Семенко выпускал свои альманахи в пестрых обложках с беспорядочно разбросанными квадратными буквами разных размеров.
На обложку выбегали лозунги, в которых слышался ломкий голос задиры-подростка. Лозунги разили мещанство и прославляли Революцию с большой буквы, а вместе с ней «электробури», «аэросимфонии», сталь проводов, семафоры, которые открывают путь в будущее. Под обложкой были бесчисленные манифесты, состоящие из тех же лозунгов, и стихи, теряющие рифму, встопорщенные стремлением к необычности.
Порою «авангардисты» и «футуристы» так размахивались для удара по мещанину, что не замечали, как внешнему миру мещанства — пресловутой канарейке, герани и мнимой добропорядочности домашнего быта — противопоставляют они тайный мир все того же мещанства — то, что сам мещанин прячет от соседей и что подлежит в его доме не искусству, а сплетне. Убегая от банальности в оригинальность, не замечаешь, как вычурность, в свой черед, оборачивается банальностью, но только претенциозной, а потому еще худшей.
В одном из споров Сашко сказал Михайлю Семенко:
— Та шо ты заладил: «Электро… электро…» А вот у меня выключатель испортился, ты мне его починить сумеешь?
Но для всех участников споров «хуторянщина» была жупелом, от которого тянул в свою сторону каждый.
В новом — уже не «слобожанском» — Харькове понятие «хуторянство» слилось с представлением о старых убогих просветительских организациях (они так и назывались «Просвіта»), изворачивавшихся под ограничениями валуевского запрета, о театре мелодрамы и гопака (о таких спектаклях говорили, что они «дразнят хохла»).
Время прибавляло к этому и другие представления. Когда говорилось о хуторянстве, то в годы первых литературных споров Довженко имелись в виду и та внутренняя «Сухаревка», о какой говорил Ленин, и мутная накипь нэпа.

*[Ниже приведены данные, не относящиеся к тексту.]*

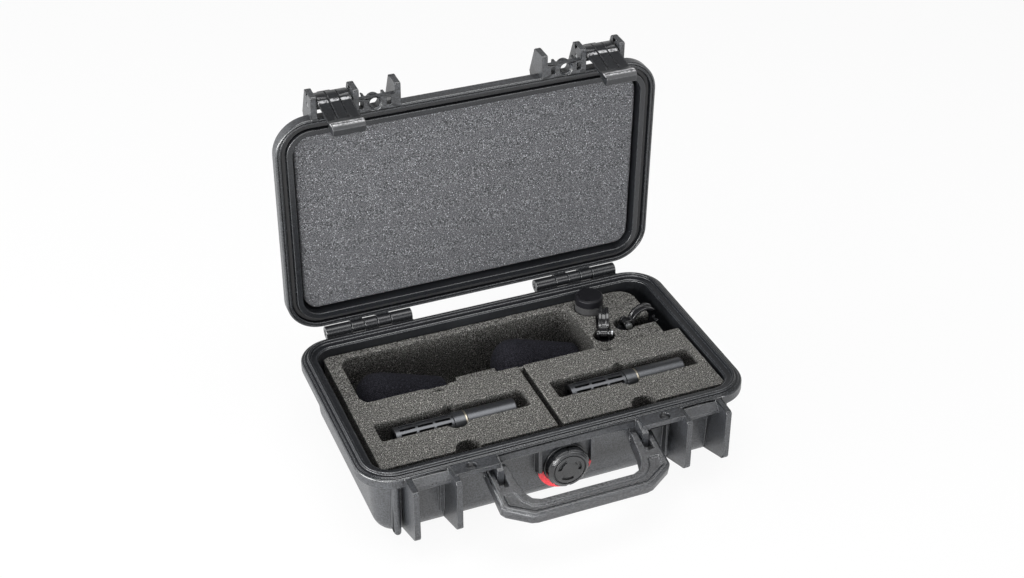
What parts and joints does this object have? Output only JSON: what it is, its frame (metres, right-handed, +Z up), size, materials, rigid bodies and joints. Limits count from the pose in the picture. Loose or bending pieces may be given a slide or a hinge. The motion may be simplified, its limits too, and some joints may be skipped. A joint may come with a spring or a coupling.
{
  "type": "microphone case",
  "caption": "Hinged protector case of ribbed black polymer with toggle latches, folding handle and pressure valve, its foam holding a pair of slim microphones, windscreens and clips.",
  "frame": {"origin": "centre of the base's underside, on the plane that its feet stand on", "axes": "+X along the case to the viewer's right, +Y to the hinges at the rear, +Z up; lid shown standing open"},
  "size_m": [0.296, 0.2596, 0.2681],
  "materials": {
    "case_polymer": "fine stippled moulded texture",
    "latch_polymer": "satin moulded",
    "handle_polymer": "satin moulded, smooth edges",
    "valve_polymer": "satin moulded",
    "cap_polymer": "satin turned",
    "pin_steel": "plain ground",
    "seal_rubber": "soft matt",
    "label_red": "printed film, plain",
    "lid_foam": "cut foam, fine open cells",
    "base_foam": "cut foam, fine open cells",
    "screen_foam": "moulded open-cell foam",
    "mic_metal": "satin dark coating",
    "mic_gauze": "fine dark woven wire",
    "plug_metal": "plated",
    "clip_nylon": "glossy moulded"
  },
  "bodies": {
    "base": {"base_shell": "case_polymer", "hinge_pins": "pin_steel", "handle_pins": "pin_steel", "valve_body": "valve_polymer", "valve_seal": "seal_rubber", "valve_label": "label_red", "base_pad": "base_foam", "rear_foam": "base_foam", "block_left": "base_foam", "block_right": "base_foam"},
    "lid": {"lid_shell": "case_polymer", "lid_gasket": "seal_rubber", "latch_pins": "pin_steel", "lid_foam": "lid_foam"},
    "latch_left": {"latch_left": "latch_polymer"},
    "latch_right": {"latch_right": "latch_polymer"},
    "handle": {"handle": "handle_polymer"},
    "valve_knob": {"valve_knob": "valve_polymer"},
    "mic_left": {"mic_left_tube": "mic_metal", "mic_left_grid": "mic_gauze", "mic_left_collar": "mic_metal", "mic_left_body": "mic_metal", "mic_left_plug": "plug_metal"},
    "mic_right": {"mic_right_tube": "mic_metal", "mic_right_grid": "mic_gauze", "mic_right_collar": "mic_metal", "mic_right_body": "mic_metal", "mic_right_plug": "plug_metal"},
    "screen_left": {"screen_left": "screen_foam"},
    "screen_right": {"screen_right": "screen_foam"},
    "clip_left": {"clip_left_ring": "clip_nylon", "clip_left_foot": "clip_nylon", "clip_left_screw": "pin_steel"},
    "clip_right": {"clip_right_ring": "clip_nylon", "clip_right_foot": "clip_nylon", "clip_right_screw": "pin_steel"},
    "adapter_cap": {"adapter_cap": "cap_polymer"}
  },
  "joints": [
    {"name": "lid_hinge", "type": "hinge", "parent": "base", "child": "lid", "pos_m": [0, 0.095, 0.0662], "axis": [-1, 0, 0], "range_deg": [-88, 0]},
    {"name": "latch_left_pivot", "type": "hinge", "parent": "lid", "child": "latch_left", "pos_m": [-0.1024, 0.09751, 0.2579], "axis": [-1, 0, 0], "range_deg": [-6, 70]},
    {"name": "latch_right_pivot", "type": "hinge", "parent": "lid", "child": "latch_right", "pos_m": [0.1024, 0.09751, 0.2579], "axis": [-1, 0, 0], "range_deg": [-6, 70]},
    {"name": "handle_pivot", "type": "hinge", "parent": "base", "child": "handle", "pos_m": [0, -0.092, 0.0512], "axis": [-1, 0, 0], "range_deg": [-75.3, 35]},
    {"name": "valve_turn", "type": "hinge", "parent": "base", "child": "valve_knob", "pos_m": [0.0005, -0.09, 0.038], "axis": [0, -1, 0], "range_deg": [0, 120]},
    {"name": "mic_left_lift", "type": "slide", "parent": "base", "child": "mic_left", "axis": [0, 0, 1], "range_m": [0, 0.06]},
    {"name": "mic_right_lift", "type": "slide", "parent": "base", "child": "mic_right", "axis": [0, 0, 1], "range_m": [0, 0.06]},
    {"name": "screen_left_lift", "type": "slide", "parent": "base", "child": "screen_left", "axis": [0, 0, 1], "range_m": [0, 0.06]},
    {"name": "screen_right_lift", "type": "slide", "parent": "base", "child": "screen_right", "axis": [0, 0, 1], "range_m": [0, 0.06]},
    {"name": "clip_left_lift", "type": "slide", "parent": "base", "child": "clip_left", "axis": [0, 0, 1], "range_m": [0, 0.05]},
    {"name": "clip_right_lift", "type": "slide", "parent": "base", "child": "clip_right", "axis": [0, 0, 1], "range_m": [0, 0.05]},
    {"name": "adapter_cap_lift", "type": "slide", "parent": "base", "child": "adapter_cap", "axis": [0, 0, 1], "range_m": [0, 0.06]}
  ]
}
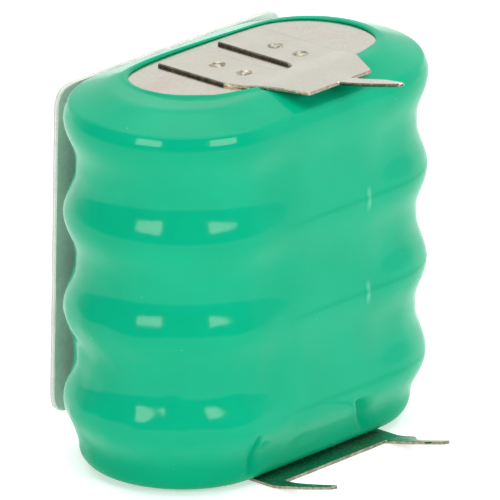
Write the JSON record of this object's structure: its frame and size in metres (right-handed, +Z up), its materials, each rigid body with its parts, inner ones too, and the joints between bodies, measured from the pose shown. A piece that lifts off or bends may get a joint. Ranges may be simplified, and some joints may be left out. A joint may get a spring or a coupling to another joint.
{
  "type": "rechargeable button cell pack",
  "caption": "Stack of oval rechargeable button cells in a scalloped green shrink sleeve, with slotted nickel solder tabs on both ends and a self-adhesive pad on the flat back.",
  "frame": {"origin": "on the stack axis, in the plane that the pack stands on, the underside of the lower solder tab", "axes": "+X along the long side of the oval, -Y the way the solder pins point, +Y towards the adhesive pad, +Z up the stack from the lid end to the closed can end"},
  "size_m": [0.0258, 0.0195, 0.0254],
  "materials": {
    "sleeve_film": "glossy green shrink film",
    "tab_nickel": "satin nickel sheet with sheared edges",
    "nickel_can": "satin nickel-plated steel",
    "ring_plastic": "moulded polyamide",
    "positive_mass": "pressed black-green powder",
    "separator_felt": "bonded felt",
    "negative_mass": "pressed dark alloy powder",
    "spring_nickel": "bright rolled spring strip",
    "link_nickel": "satin nickel strip",
    "adhesive": "clear tacky acrylic",
    "pad_carrier": "pale grey film",
    "liner_paper": "smooth siliconised paper"
  },
  "bodies": {
    "root": {"sleeve": "sleeve_film", "positive_tab": "tab_nickel", "negative_tab": "tab_nickel", "pad_inner_adhesive": "adhesive", "pad_carrier": "pad_carrier", "pad_outer_adhesive": "adhesive", "pad_release_liner": "liner_paper", "cell_link_1": "link_nickel", "cell_link_2": "link_nickel", "cell_link_3": "link_nickel", "can_1": "nickel_can", "can_2": "nickel_can", "can_3": "nickel_can", "can_4": "nickel_can", "lid_1": "nickel_can", "lid_2": "nickel_can", "lid_3": "nickel_can", "lid_4": "nickel_can", "sealing_ring_1": "ring_plastic", "sealing_ring_2": "ring_plastic", "sealing_ring_3": "ring_plastic", "sealing_ring_4": "ring_plastic", "positive_electrode_1": "positive_mass", "positive_electrode_2": "positive_mass", "positive_electrode_3": "positive_mass", "positive_electrode_4": "positive_mass", "separator_1": "separator_felt", "separator_2": "separator_felt", "separator_3": "separator_felt", "separator_4": "separator_felt", "negative_electrode_1": "negative_mass", "negative_electrode_2": "negative_mass", "negative_electrode_3": "negative_mass", "negative_electrode_4": "negative_mass", "contact_spring_1": "spring_nickel", "contact_spring_2": "spring_nickel", "contact_spring_3": "spring_nickel", "contact_spring_4": "spring_nickel"}
  },
  "joints": []
}
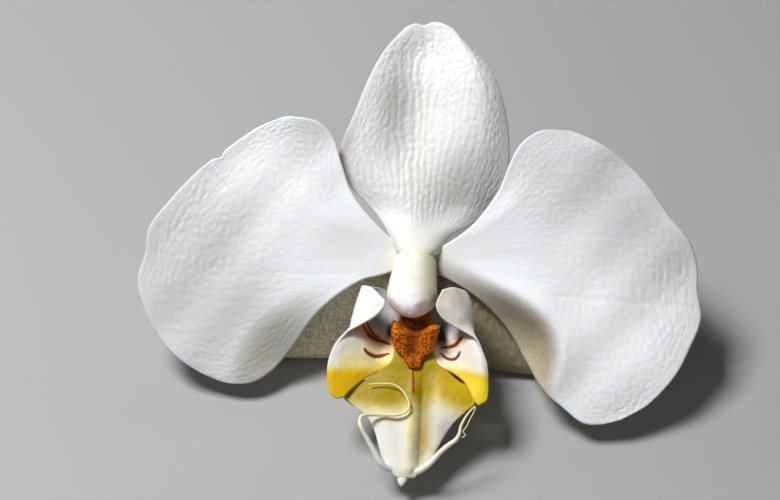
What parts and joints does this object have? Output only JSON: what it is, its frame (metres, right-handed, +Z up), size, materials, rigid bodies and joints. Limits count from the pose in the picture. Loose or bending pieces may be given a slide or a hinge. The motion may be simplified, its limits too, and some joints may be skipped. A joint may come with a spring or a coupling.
{
  "type": "orchid flower",
  "caption": "Single open moth orchid flower with broad white petals and a yellow and white lip with tendrils, lying on its lower sepals and cut stalk.",
  "frame": {"origin": "on the surface that the flower lies on, under the middle of its box", "axes": "+X across the flower to the right as its face is seen, +Y along the surface from the lip towards the upper sepal, +Z up from the surface"},
  "size_m": [0.0898, 0.0648, 0.0425],
  "materials": {
    "petal_white": "soft, waxy white with fine cells and faint veins, greenish cream at the base",
    "sepal_grey_green": "soft, waxy greyish green white",
    "lip_white_yellow": "waxy white and cream, yellow in the middle, with dark red stripes and a dark red centre line",
    "callus_orange": "glossy golden orange with dark red brown spots",
    "column_cream": "waxy cream white",
    "anther_white": "smooth lavender white with two peach brown marks",
    "stalk_green": "satin pale green"
  },
  "bodies": {
    "root": {"dorsal_sepal": "petal_white", "petal_left": "petal_white", "petal_right": "petal_white", "lateral_sepal_left": "sepal_grey_green", "lateral_sepal_right": "sepal_grey_green", "lip": "lip_white_yellow", "lip_callus": "callus_orange", "column": "column_cream", "anther_cap": "anther_white", "pedicel": "stalk_green"}
  },
  "joints": []
}
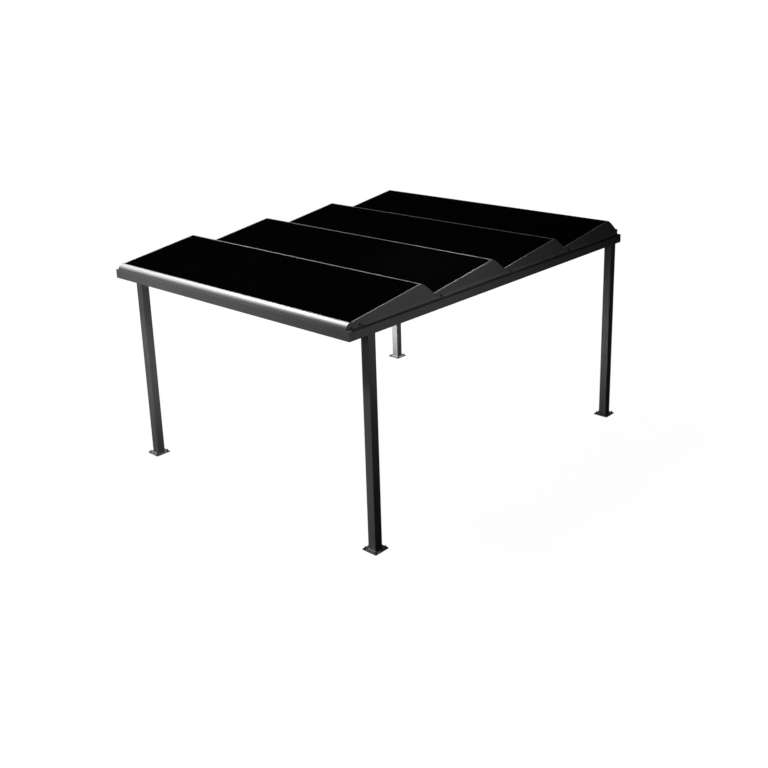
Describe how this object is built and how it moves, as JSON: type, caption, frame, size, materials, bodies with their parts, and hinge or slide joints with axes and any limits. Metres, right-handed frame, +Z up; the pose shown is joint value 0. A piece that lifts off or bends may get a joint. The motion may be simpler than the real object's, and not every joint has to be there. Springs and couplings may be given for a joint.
{
  "type": "solar carport",
  "caption": "Open flat-topped carport on square posts with base plates, its roof a sawtooth of black solar modules with curved backs in a slim beam frame.",
  "frame": {"origin": "centre of the part's footprint, on the ground under the base plates", "axes": "+Z up, -Y to the front with the rounded nose, +X to the right as seen from the front"},
  "size_m": [3.83, 4.88, 2.597],
  "materials": {
    "frame_coat": "satin anthracite powder coat on aluminium beams",
    "post_coat": "satin anthracite powder coat on steel tube",
    "cladding_coat": "satin anthracite powder coat on aluminium sheet",
    "nose": "glossier anthracite powder coat on a rounded aluminium profile",
    "base_plate": "powder coated plate with dulled edges",
    "solar_module": "black cells under glass in a black frame",
    "rail": "mill finish extrusion",
    "seal": "matt black extruded seal"
  },
  "bodies": {
    "root": {"base_plate_front_left": "base_plate", "base_plate_front_right": "base_plate", "base_plate_rear_left": "base_plate", "base_plate_rear_right": "base_plate", "corner_caps": "frame_coat", "front_beam": "frame_coat", "front_nose": "nose", "front_rail": "rail", "left_beam": "frame_coat", "left_nose_end": "cladding_coat", "left_seal": "seal", "left_side_plate_1": "cladding_coat", "left_side_plate_2": "cladding_coat", "left_side_plate_3": "cladding_coat", "left_side_plate_4": "cladding_coat", "post_front_left": "post_coat", "post_front_right": "post_coat", "post_rear_left": "post_coat", "post_rear_right": "post_coat", "rear_beam": "frame_coat", "rear_kerb": "cladding_coat", "ridge_rails": "rail", "right_beam": "frame_coat", "right_nose_end": "cladding_coat", "right_seal": "seal", "right_side_plate_1": "cladding_coat", "right_side_plate_2": "cladding_coat", "right_side_plate_3": "cladding_coat", "right_side_plate_4": "cladding_coat", "riser_1": "cladding_coat", "riser_2": "cladding_coat", "riser_3": "cladding_coat", "riser_4": "cladding_coat", "solar_module_1_a": "solar_module", "solar_module_1_b": "solar_module", "solar_module_2_a": "solar_module", "solar_module_2_b": "solar_module", "solar_module_3_a": "solar_module", "solar_module_3_b": "solar_module", "solar_module_4_a": "solar_module", "solar_module_4_b": "solar_module", "valley_gutter_1": "rail", "valley_gutter_2": "rail", "valley_gutter_3": "rail"}
  },
  "joints": []
}
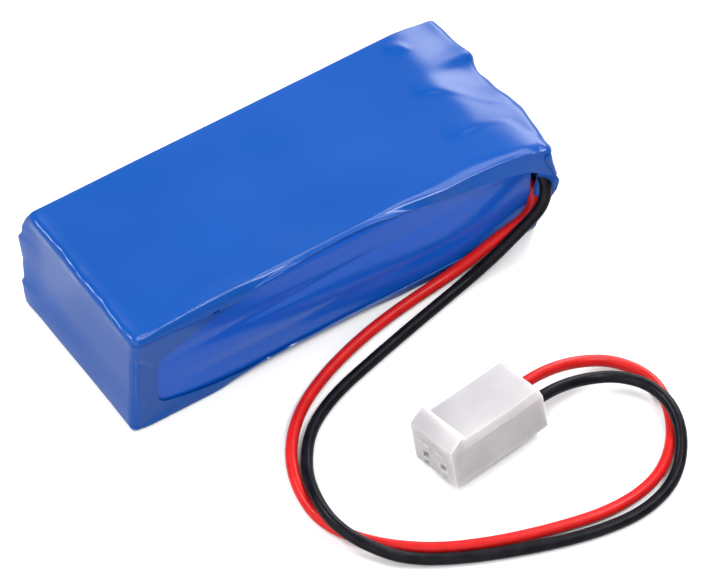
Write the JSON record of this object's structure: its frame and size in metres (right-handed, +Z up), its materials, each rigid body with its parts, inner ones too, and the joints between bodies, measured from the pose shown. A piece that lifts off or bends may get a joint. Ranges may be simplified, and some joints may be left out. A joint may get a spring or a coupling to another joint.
{
  "type": "battery pack",
  "caption": "Shrink-wrapped pack of flat pouch cells with a protection board at one end and a red and a black lead that end in a white latching plug.",
  "frame": {"origin": "middle of the pack's flat underside, on the surface that it rests on", "axes": "+X along the pack to the end where the leads come out, +Y away from the side where they come out, +Z up through the pack's thickness"},
  "size_m": [0.0704, 0.0803, 0.0204],
  "materials": {
    "sleeve_film": "glossy shrink film",
    "inner_film": "glossy shrink film",
    "pouch_laminate": "satin coated foil laminate",
    "adhesive_foam": "matte double-sided tape",
    "seal_film": "translucent polypropylene",
    "tab_aluminium": "bright rolled",
    "tab_nickel": "rolled nickel",
    "fibre_board": "matte pressed fibre",
    "board_laminate": "solder mask over glass laminate",
    "chip_case": "moulded epoxy",
    "chip_ceramic": "matte",
    "solder": "bright tin solder",
    "tinned_copper": "tinned strands",
    "contact_brass": "tin over phosphor bronze",
    "plug_nylon": "translucent natural nylon",
    "lead_red_pvc": "semi-gloss insulation",
    "lead_black_pvc": "semi-gloss insulation"
  },
  "bodies": {
    "root": {"adhesive_pad_lower": "adhesive_foam", "adhesive_pad_upper": "adhesive_foam", "board_cover": "fibre_board", "capacitors": "chip_ceramic", "cell_lower": "pouch_laminate", "cell_middle": "pouch_laminate", "cell_upper": "pouch_laminate", "charge_switch": "chip_case", "connector_housing": "plug_nylon", "contact_black": "contact_brass", "contact_red": "contact_brass", "crimped_strands_black": "tinned_copper", "crimped_strands_red": "tinned_copper", "discharge_switch": "chip_case", "end_plate": "fibre_board", "inner_sleeve": "inner_film", "lead_black": "lead_black_pvc", "lead_red": "lead_red_pvc", "outer_sleeve": "sleeve_film", "protection_board": "board_laminate", "protection_chip": "chip_case", "resistors": "chip_case", "sense_resistors": "chip_case", "slotted_plate": "fibre_board", "solder_black": "solder", "solder_red": "solder", "strands_black": "tinned_copper", "strands_red": "tinned_copper", "tab_lower_negative": "tab_nickel", "tab_lower_positive": "tab_aluminium", "tab_middle_negative": "tab_nickel", "tab_middle_positive": "tab_aluminium", "tab_seal_lower_negative": "seal_film", "tab_seal_lower_positive": "seal_film", "tab_seal_middle_negative": "seal_film", "tab_seal_middle_positive": "seal_film", "tab_seal_upper_negative": "seal_film", "tab_seal_upper_positive": "seal_film", "tab_upper_negative": "tab_nickel", "tab_upper_positive": "tab_aluminium", "weld_plate_first_join": "tab_nickel", "weld_plate_negative": "tab_nickel", "weld_plate_positive": "tab_nickel", "weld_plate_second_join": "tab_nickel"}
  },
  "joints": []
}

Иногда в частных лавчонках и забегаловках со звоном вылетали стекла. Так выражали свое отношение к нэпу комсомольцы со «Света шахтера» и паровозостроительного. Революция и частник казались им несовместимыми. Диалектика, выученная «не по Гегелю», не вмещала сложностей и противоречий реального исторического развития. Ребятам, которые стали к станкам, не снимая фронтовых гимнастерок гражданской войны, казалось, что от военного коммунизма к коммунистическому обществу путь прост и стремителен. Но разве друг, убитый под Перекопом, отдавал жизнь за то, чтобы черным крымским мускатом поил свою бабу гад, торгующий воротничками в подъезде на Сумской?! Вот и летел камень в стекла. Зачинщиком чаще всего оказывался небольшой черный паренек, выступавший на всех диспутах и митингах и писавший во все газеты. Фамилия его была Станевский, а подписывался он — Кокс.
Вместе с рудой доменным печам нужен и кокс. Но среди его отличительных свойств металлурги называют низкую реакционную способность.
В сплав юного государства шел разный материал, и процесс плавления, как всегда, оставался недоступным для глаза.
Когда Александр Петрович Довженко перенес свой чемодан из Наркоминдела в редакцию, собираясь осесть в Харькове и сделаться профессиональным художником, плавка уже шла вовсю.